Synthesis, characterization, computational studies, and photocatalytic properties of Cu doped Bi2S3 nanorods

Copper-doped Bi2S3 nanorods were synthesized by the solvothermal method, and the effect of the Cu ions on the structural, microstructural, optical, and photocatalytic properties of Bi2S3 nanorods were evaluated. XRD profile analysis was used to study the influence of Cu doping on the crystallite size as well as the strain within the Bi2S3. Theoretical and experimental analysis of the electronic properties of the doped Bi2S3 was carried out using first principle calculation and absorption spectroscopy. The morphology of the materials was studied using electron microscopy, while the photocatalytic activity was studied using methyl orange as a test pollutant. The structural analysis of the nanorods using the Scherrer equation and Williamson-Hall analysis showed a direct correlation between the dopant concentration and crystallite size, which was 23.49-34.16 nm (Scherrer's) and 27.19-35.92 nm (Williamson-Hall's).

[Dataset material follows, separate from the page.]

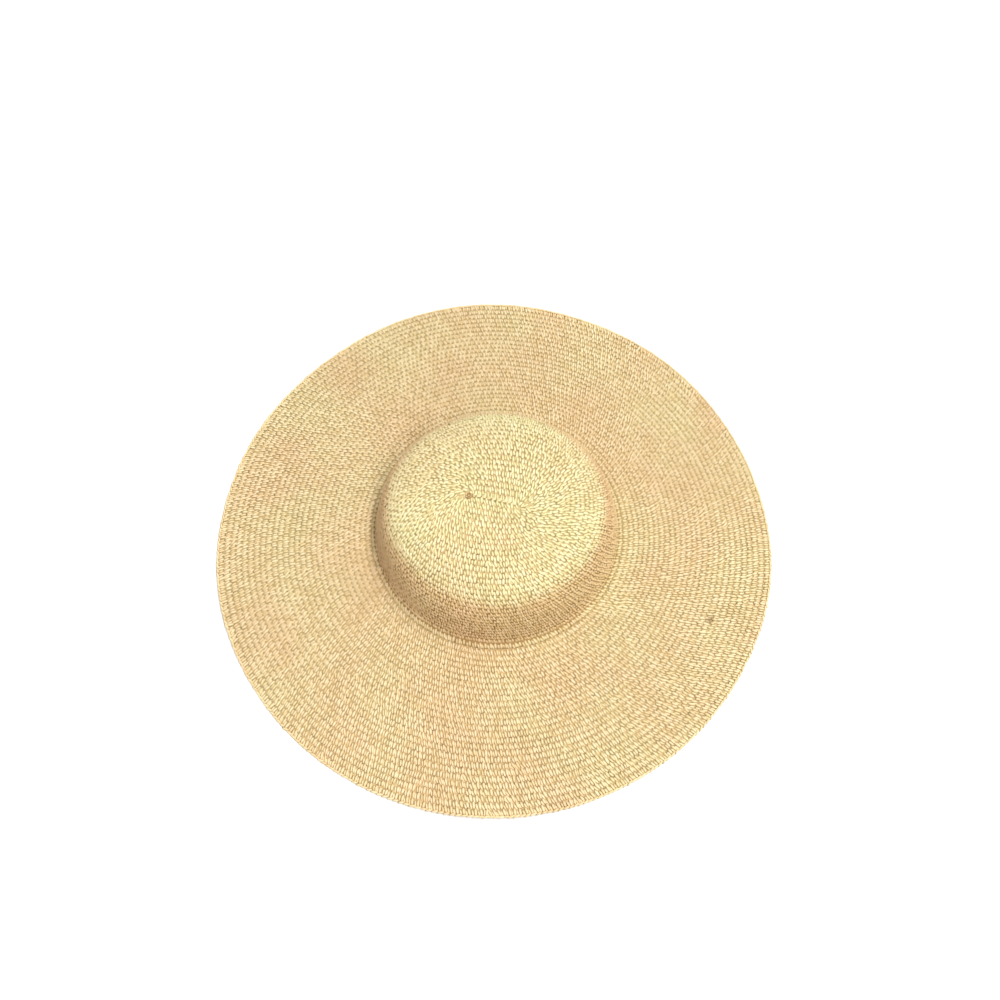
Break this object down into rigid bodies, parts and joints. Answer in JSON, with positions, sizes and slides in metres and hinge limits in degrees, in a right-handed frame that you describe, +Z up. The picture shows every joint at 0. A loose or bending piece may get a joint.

The crystalline strain also correlates directly with the dopant's concentration with a range of 0.11-2.66, while the dislocation density varied inversely with dopant's concentration with a range of 0.78-1.35. Electron microscopy studies showed the materials were significantly aggregated nanorods, with an aspect ratio of 2.95-7.70. First principle calculation and absorption studies showed Cu-doping impacted a redshift on the bandgap of the Bi2S3, with a band gap in the range 1.35-1.78 eV. The materials showed efficient photocatalytic degradation of methyl orange, and an increment in the photocatalytic efficiency of pristine Bi2S3 from 88% to 98% by Cu ion doping. Radical scavenging experiments confirmed & BULL;OH radical as the most significant active specie in the degradation process. With improved photocatalytic activity, doping of Bi2S3 with Cu2+ could be a potential technique for developing effective materials with enhanced photocatalytic activity for the degradation of methyl orange from water.